An interview with a pro-vax, pro-kid, pro-safety, courageous physician-epidemiologist
My favorite substack yet! I want to forward this to every physician in my multi-specialty group!! My lowest point in the pandemic came discussing the risk benefit analysis for a young healthy patient who was in tears because her college mandated a booster dose for her to return to campus. I spoke to the physician at the college on her behalf. He insisted I didn’t understand how high her risk was despite already being vaccinated at 20 years old without any medical problems.
Everyone should read this!!! Thank you, Dr. Prasad and Dr. Hoeg! We appreciate all your hard work!
This highlights the "madison avenue" hucksterism that lurks behind the numbers, does it not? Vaccines were originally widely touted as having a 95% reduction rate, relative to an unvaxxed person. Relative improvement, not absolute.
Background rate of myocarditis is 2 for the unvaxxed, rises to 162 for the vaxxed. Same 'relative improvement' methodology applied? Going unvaxxed shows a 98+% risk reduction advantage for the young who remain unvaxxed.
Why the public health authorities continue to push the experimental vaccines on the young is beyond me.
So much of this approach is salesmanship, and nothing more. If it was my kid, I would leave well enough alone.
Outstanding and forwarded on to many people I know!
Love this, as well as her linked article about how we need to fix our covid math.
Is there somewhere we can easily see some of this covid math in one place eg. Our relative risk of harms from covid vs other risks we tolerate daily? I feel like a lot of people haven’t actually seen the numbers (myself included), and I wonder if it would give some perspective.
Would love if you and ZD could present some of these data.
This is excellent! You and Tracey have been so brave and inspirations to those of us on the frontlines who have no voice. We can see the idiocy and theatrics of most Covid guidelines. I subscribed to this Substack because of your reason and for standing up for common sense.
1) This is a clear example of how data can easily be manipulated. Dr. John Campbell recently reported that the average age of Covid-deaths in the U.K. was above 80. Yet, depending on how you divide age groups, one could easily group the elderly into, say, 65+, thus skewing the perception of how deadly Covid is regarding age group. One thing that continues to infuriate me is how often people lump deaths of people without co-morbidities with those who have other risk factors. It makes people feel they have an equal risk of severe illness or death. For example, if someone is 65 but very healthy, why should they feel as worried about covid as someone who is also 65 but is suffering from a multitude of health problems? If we were reporting on deaths from heart disease, we wouldn't lump healthy people together with people who smoke heavily, are obese, or have other health issues.

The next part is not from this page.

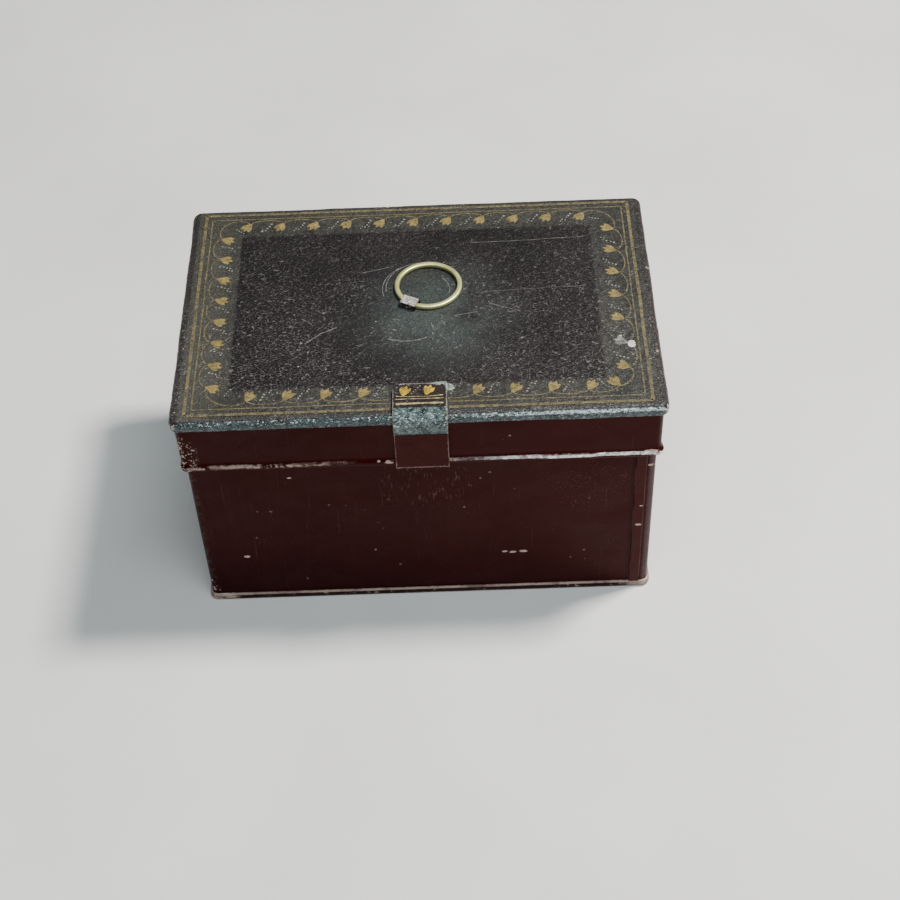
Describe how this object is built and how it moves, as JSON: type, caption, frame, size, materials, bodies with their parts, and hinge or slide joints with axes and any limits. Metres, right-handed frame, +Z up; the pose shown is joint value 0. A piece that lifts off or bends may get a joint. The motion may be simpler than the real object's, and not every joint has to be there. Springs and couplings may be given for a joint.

2) Masks seem to be a safety blanket at this point in general, though I agree that masks can be very beneficial in the right contexts and when used properly. The classroom I teach in is a bungalow, with large windows on either side for natural airflow and ventilation. (This is Southern California, so the weather is just fine even in winter.) The door is left open as well. There is plenty of space for students to sit far apart from each other. Yet the masks seem to make people feel like they have armor. They get very close together despite the official guidelines of sitting 6 feet apart. They gather together outside, close together, masks on. Although many are now wearing the much better fitting KF94 or KN95 masks, many still wear surgical masks that have significant gaps, especially on the sides. Getting back to the safety blanket metaphor, it reminds me of people who think holding a cell phone will keep them safe when walking home in a dangerous area. The police won't be there in time, but feeling like you could call them, or that the threat of calling the police would deter an attacker, is fairly illogical.
Anyway, that's my rant. Thanks for reading!
Such a conversation with an obviously talented person. Dr Hoag is a solid researcher and sees the data clearly. We might wish for such talent in our health agencies. Thanks for both of your efforts.